**The request**
Using the records below, quote only the span that opens with the line containing "Reconstruct the object" and closes with the line containing "STRAP_FOOT = 1.6", exactly and inclusively.

**Dataset content**
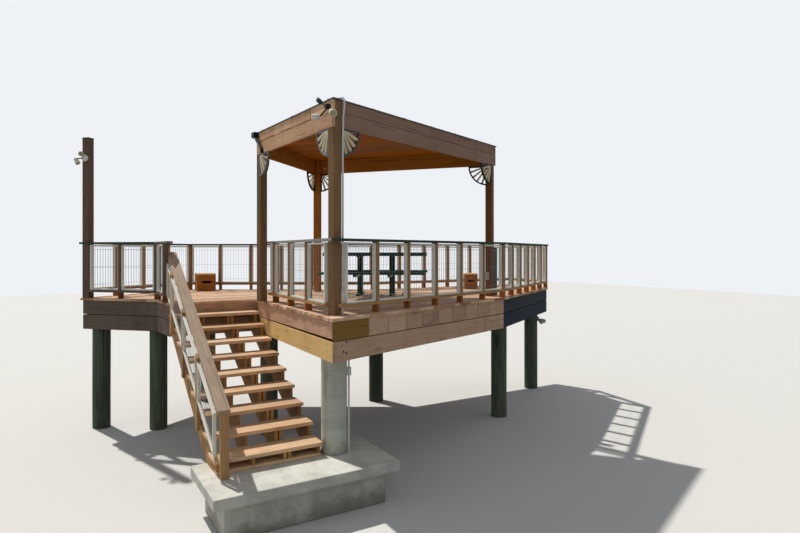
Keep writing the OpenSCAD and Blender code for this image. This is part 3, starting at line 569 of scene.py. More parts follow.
# %% Concrete group
w, given = new_group("cast_concrete", {
    "Base": srgb(200, 200, 190), "Damp": srgb(110, 112, 96), "Damp height": 0.5, "Runs": 0.5,
})
cast_place = w.place()
level = w.upward(cast_place)
pores = w.step(w.cells(cast_place, 60.0), 0.16, 0.05)
grey = w.noise(cast_place, 3.0, 6.0, 0.65)
runs = w.step(w.noise(cast_place, (9.0, 9.0, 0.6), 4.0, 0.6), 0.5, 0.75)
form_line = w.step(w.math("PINGPONG", level, 0.15), 0.003, 0.0)
wet_edge = w.math("ADD", given["Damp height"], w.swing(grey, 0.5))
damp = w.step(w.math("SUBTRACT", level, wet_edge), 0.12, -0.08)
aged = w.mark(w.times(w.step(grey, 0.38, 0.62), 0.6), given["Base"], 0.4, (0.07, 0.08, 0.06, 1))
run_down = w.mark(w.times(runs, given["Runs"]), aged, 0.55, srgb(140, 128, 84))
dark_foot = w.blend(w.times(damp, 0.6), run_down, given["Damp"])
pits = w.times(w.math("MAXIMUM", pores, w.times(form_line, 0.5)), 0.5)
relief = w.math("SUBTRACT", w.times(w.noise(cast_place, 90.0, 3.0), 0.3), w.math("MAXIMUM", pores, form_line))
concrete_group = put_out(
    w, w.blend(pits, dark_foot, (0.06, 0.06, 0.05, 1)), w.step(damp, 0.0, 1.0, 0.9, 0.6), relief
)

# %% [markdown]
# ## Finishes
#
# Each finish is a material of its own around a shared group, with the colours of that piece.
# The bump is about a millimetre deep, because weathered boards are rough to the hand and not
# to the eye. What a finish doesn't name, it takes from the group's own values.

# %% One material around a group


def group_material(name, group, values, bump, specular, metallic=0.0):
    made = bpy.data.materials.new(name)
    made.use_nodes = True
    wires = Wires(made.node_tree)
    effect = wires.node("Group", values, node_tree=group).outputs
    relief = wires.node("Bump", {"Strength": 0.7, "Distance": bump, "Height": effect["Height"]})
    wires.fill(wires.tree.nodes["Principled BSDF"], {
        "Specular IOR Level": specular, "Metallic": metallic, "Base Color": effect["Color"],
        "Roughness": effect["Roughness"], "Normal": relief.outputs["Normal"],
    })
    return made


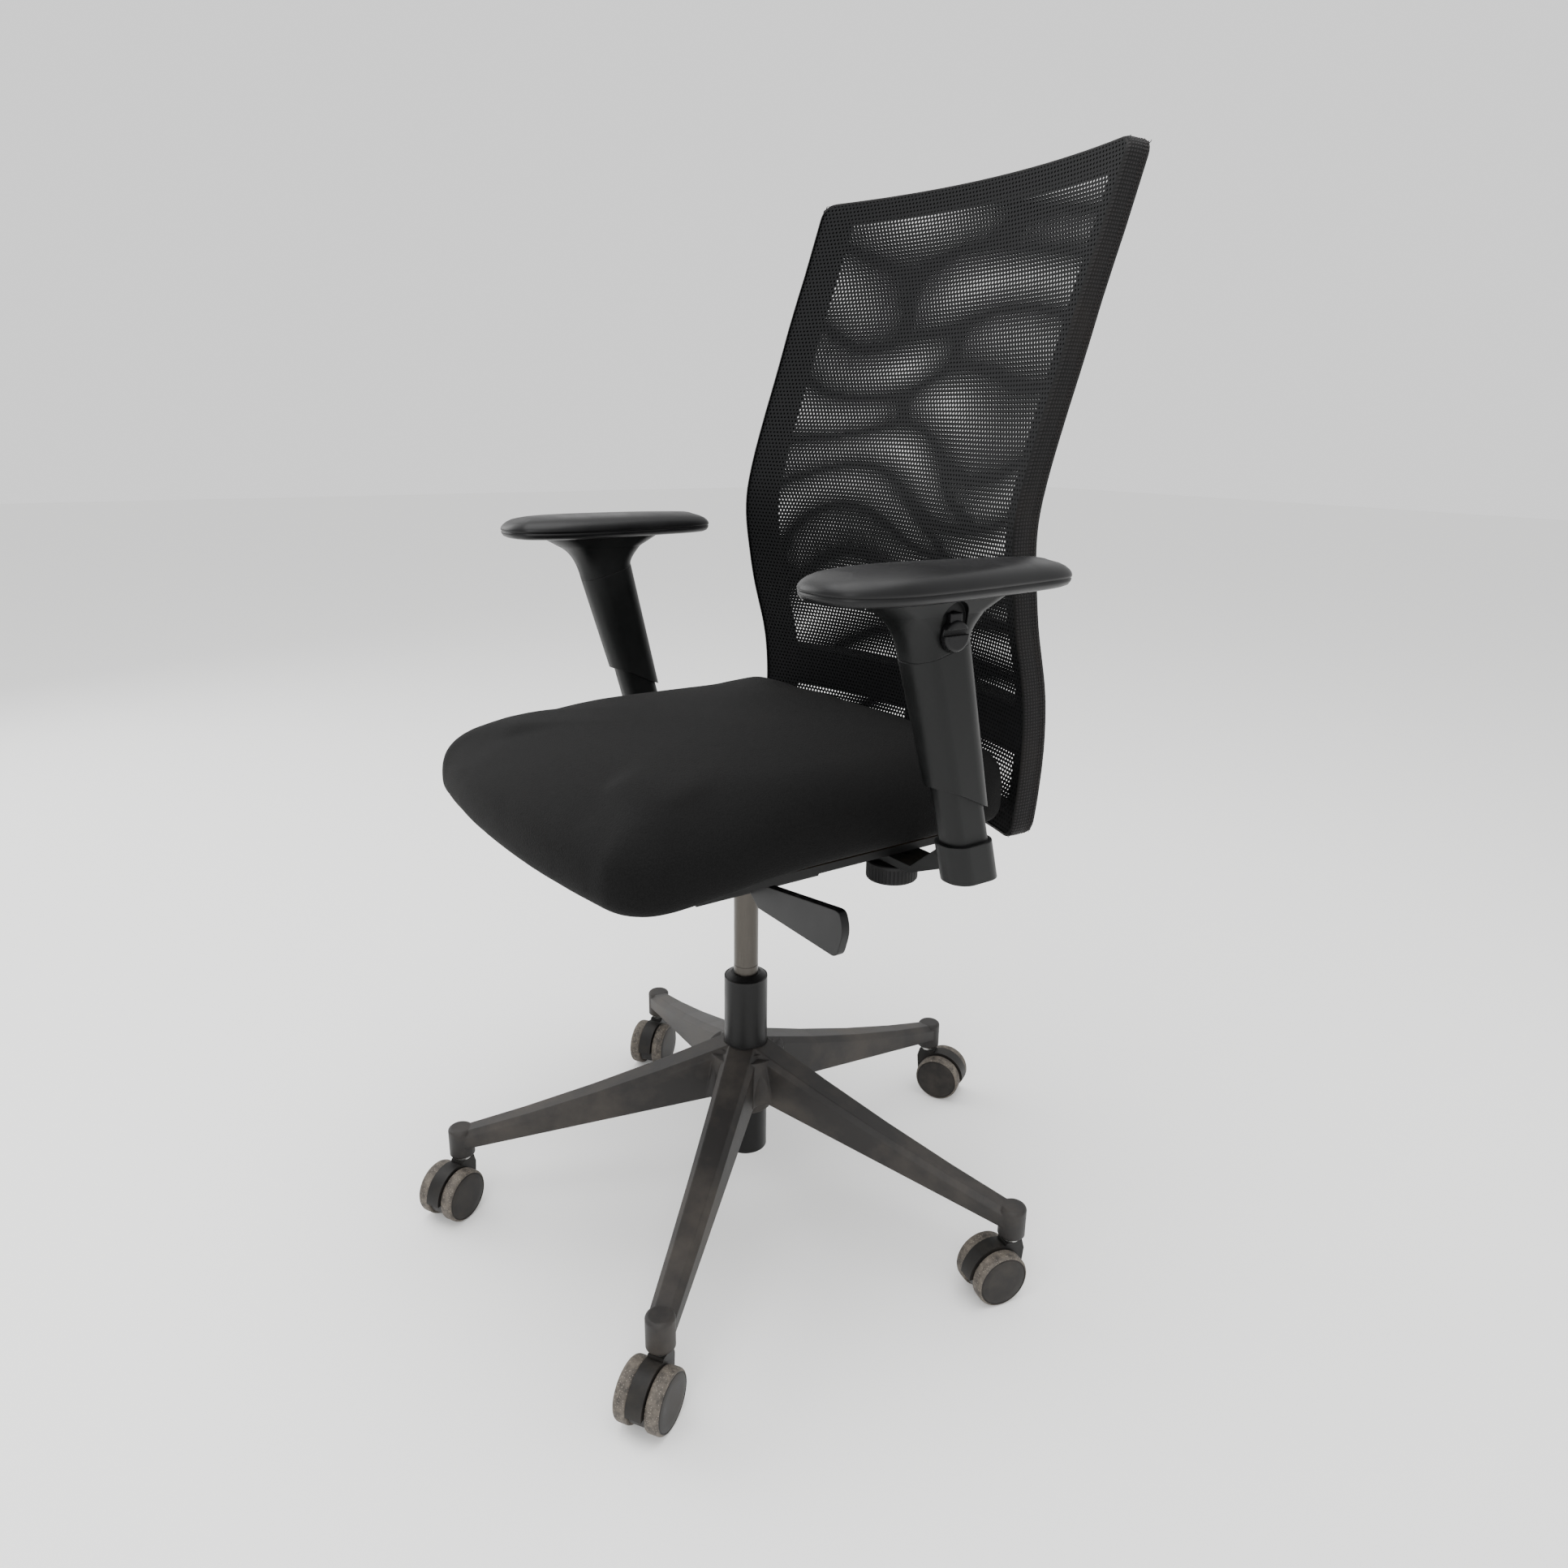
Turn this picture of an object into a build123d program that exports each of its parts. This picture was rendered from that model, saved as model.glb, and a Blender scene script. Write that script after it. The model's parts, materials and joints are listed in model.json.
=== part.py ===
from build123d import *
import os
from math import cos, pi, radians, sin

# Swivel office chair. Millimetres, +Z up, the sitter faces -Y and the sitter's left is +X.
# The origin is on the floor, on the axis of the gas lift.

os.makedirs("parts", exist_ok=True)

# ---------------------------------------------------------------- driving dimensions
running_gap = 0.08          # radial clearance of a pin that turns in its hole
slide_gap = 0.35            # clearance round a moulded part that slides
layer_gap = 0.3             # air left beside a soft or curved neighbour

# star base and casters
arm_count = 5
first_arm_angle = -47.0     # direction of arm 1
base_radius = 335.0         # lift axis to caster stem
hub_top = 199.0
hub_radius = 34.0
hub_height = 62.0
web_radius = 18.0           # hollow corner between two arms
arm_root = (20.0, 141.0)    # half width and lower edge of an arm at the hub
arm_tip = (13.5, 80.0)      # the same at the caster socket
arm_tip_top = 100.0
arm_sag = 5.0               # how far the arm dips below a straight line
arm_bevel = 6.0
base_wall = 4.5
socket_radius = 14.5
socket_low = 69.0
socket_high = 103.0
wheel_radius = 30.0
wheel_width = 15.0
hood_width = 17.0
wheel_side_gap = 0.5
caster_trail = 22.0
caster_headings = [302.0, 258.0, 29.0, 307.0, 298.0]
stem_radius = 5.5
stem_foot = 40.0
stem_top = 98.0
collar_low = 63.0
axle_radius = 4.0

# gas lift
column_radius = 25.0
column_wall = 1.5
column_foot = 63.0
column_top = 287.0
cylinder_radius = 14.0
cylinder_wall = 2.0
cylinder_foot = 183.0
cylinder_top = 435.0
bush_length = 80.0
rod_radius = 5.0
ball_radius = 3.0
ball_circle = 9.5
ball_count = 8
washer_thickness = 2.0

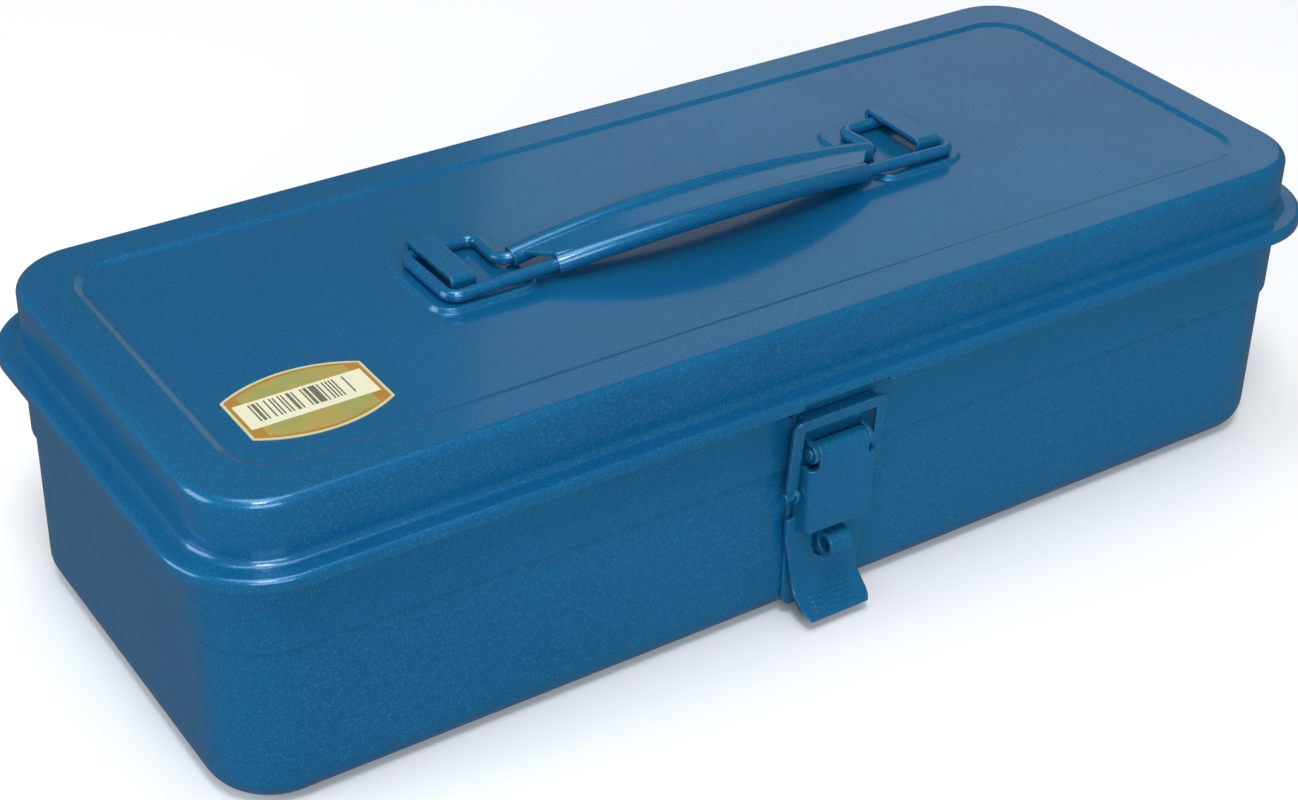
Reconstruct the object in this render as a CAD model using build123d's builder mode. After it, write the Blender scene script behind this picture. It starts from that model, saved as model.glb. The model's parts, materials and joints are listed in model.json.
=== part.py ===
from build123d import *
import math
import os

# Steel tool box: a drawn tub, a hinged lid, a toggle latch and a folding handle.
# Millimetres, X along the length, Y front to back with the latch at -Y, Z up.
# The origin is the centre of the flat underside.

# ---- driving dimensions --------------------------------------------------
SHEET = 1.0                # sheet of the tub, the lid and the handle grip
PLATE = 1.2                # plate of the latch, the hinges and the straps
GAP = 0.3                  # air between neighbours that move apart
WELD = 0.02                # hair of air between faces that are spot-welded

LID_HALF_X = 160.4         # lid skirt, half length
LID_HALF_Y = 62.9          # lid skirt, half depth
CORNER = 18.4              # plan radius of the skirt's corners
FLANGE = 6.1               # how far the lid's rim stands out of the skirt
LID_TOP = 84.9
FLANGE_TOP = 69.1
FLANGE_LOW = 65.9
BORDER = 12.0              # width of the lid's raised border
PANEL_DROP = 0.7           # depth of the lid's recessed panel
PANEL_SLOPE = 68           # degrees from upright of the step round the panel

BAND_HALF_X = 160.9        # upper band of the tub
BAND_HALF_Y = 62.6
STEP_IN = 0.9              # how far the wall steps in below the band
STEP_Z = 45.0
BOTTOM_RADIUS = 8.0

PAD_X = 66.0               # centre of each handle pad
PAD_Y = 1.5
PAD_LENGTH = 29.0
PAD_DEPTH = 33.0
PAD_RISE = 1.2
PAD_CORNER = 6.0

STRAP_X = 70.5             # centre of each handle strap
STRAP_WIDTH = 6.6
STRAP_FRONT = -9.2
STRAP_BACK = 13.9
STRAP_FOOT = 1.6           # how far each clenched foot reaches out under the pad

WIRE = 3.2                 # diameter of the handle wire
HANDLE_PIVOT_Y = 10.7
LOOP_X = 75.9              # outer bar of each wire loop
LOOP_INNER_X = 56.6        # inner leg of each wire loop
LOOP_FRONT_Y = -12.2
LOOP_BEND = 3.2            # radius of the wire's bends, on its centre line
LOOP_TUCK = 9.0            # how far the wire's ends reach into the rolled edges

GRIP_BACK_HALF = 54.5      # half length of the grip's back edge
GRIP_FRONT_HALF = 46.5     # half length of the grip's front edge
GRIP_BACK_Y = -3.4
GRIP_BACK_MID_Y = -4.8
GRIP_FRONT_MID_Y = -18.2
GRIP_Z = 88.0
GRIP_MID_Z = 93.4
CURL = 2.6                 # outer radius of the grip's rolled edges
WEB_DROP = 1.5             # the grip's web lies this far below the rolled edges

HINGE_X = 95.0             # centre of each hinge
HINGE_WIDTH = 26.0
HINGE_PIN_R = 1.3
RUNNING = 0.05             # radial clearance of a turning pin
KNUCKLE_SPLIT = 4.5        # half length of each hinge's middle knuckle
KNUCKLE_GAP = 0.15         # half the air between two knuckles
HINGE_Y = 72.6
HINGE_Z = 66.8

LEVER_Y = -66.9            # lever pivot
LEVER_Z = 50.8
LEVER_PIN_R = 1.4
EAR_X = 8.2                # centre plane of each ear that holds the lever pin
EAR_R = 2.6
BASE_HALF = 11.5           # half width of the latch base
BASE_LOW = 3.2
BASE_HIGH = 57.0
BASE_CORNER = 3.5
LEVER_HALF = 10.3          # half width of the lever's raised face
LEVER_FACE_Y = -69.6
FACE_LOW = 29.0
LEVER_PLATE_Y = -64.6      # front of the lever's lower plate
BAIL_Y = -65.1             # bail pivot
BAIL_Z = 38.6
BAIL_TOP = 61.3
BAIL_HALF = 14.0           # half width of the bail
BAIL_LEG = 3.0
BAIL_BAR = 3.0             # height of the bail's top bar
BAIL_LEAN = 5.0            # degrees that the bail leans outward when closed
BAIL_FOOT = 1.0            # the bail's legs run this far below the pivot
BAIL_CORNER = 2.5
BAIL_EYE_R = 1.95
RIVET_R = 1.2
STAPLE_Y = -67.8
STAPLE_Z = 22.6
STAPLE_EYE = 2.2
STAPLE_WIDTH = 6.5
TAB_BEND_Z = 9.2           # where the lever's tail bends out into the thumb tab
TAB_TIP = (-71.4, 2.4)     # (y, z) of the thumb tab's edge
TAIL_HALF = 12.6           # half width of the tail at its top
TAB_HALF = 10.0            # half width of the thumb tab
TAB_CORNER = 3.4
SLOT_LENGTH = 13.6
SLOT_WIDTH = 8.6

LABEL_X = -122.5
LABEL_Y = -30.0
LABEL_HALF_X = 17.4
LABEL_END_HALF_Y = 8.4     # half length of the label's straight ends
LABEL_MID_HALF_Y = 13.4    # half depth of the label at its bowed middle
LABEL_THICKNESS = 0.15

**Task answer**
Reconstruct the object in this render as a CAD model using build123d's builder mode. After it, write the Blender scene script behind this picture. It starts from that model, saved as model.glb. The model's parts, materials and joints are listed in model.json.
=== part.py ===
from build123d import *
import math
import os

# Steel tool box: a drawn tub, a hinged lid, a toggle latch and a folding handle.
# Millimetres, X along the length, Y front to back with the latch at -Y, Z up.
# The origin is the centre of the flat underside.

# ---- driving dimensions --------------------------------------------------
SHEET = 1.0                # sheet of the tub, the lid and the handle grip
PLATE = 1.2                # plate of the latch, the hinges and the straps
GAP = 0.3                  # air between neighbours that move apart
WELD = 0.02                # hair of air between faces that are spot-welded

LID_HALF_X = 160.4         # lid skirt, half length
LID_HALF_Y = 62.9          # lid skirt, half depth
CORNER = 18.4              # plan radius of the skirt's corners
FLANGE = 6.1               # how far the lid's rim stands out of the skirt
LID_TOP = 84.9
FLANGE_TOP = 69.1
FLANGE_LOW = 65.9
BORDER = 12.0              # width of the lid's raised border
PANEL_DROP = 0.7           # depth of the lid's recessed panel
PANEL_SLOPE = 68           # degrees from upright of the step round the panel

BAND_HALF_X = 160.9        # upper band of the tub
BAND_HALF_Y = 62.6
STEP_IN = 0.9              # how far the wall steps in below the band
STEP_Z = 45.0
BOTTOM_RADIUS = 8.0

PAD_X = 66.0               # centre of each handle pad
PAD_Y = 1.5
PAD_LENGTH = 29.0
PAD_DEPTH = 33.0
PAD_RISE = 1.2
PAD_CORNER = 6.0

STRAP_X = 70.5             # centre of each handle strap
STRAP_WIDTH = 6.6
STRAP_FRONT = -9.2
STRAP_BACK = 13.9
STRAP_FOOT = 1.6           # how far each clenched foot reaches out under the pad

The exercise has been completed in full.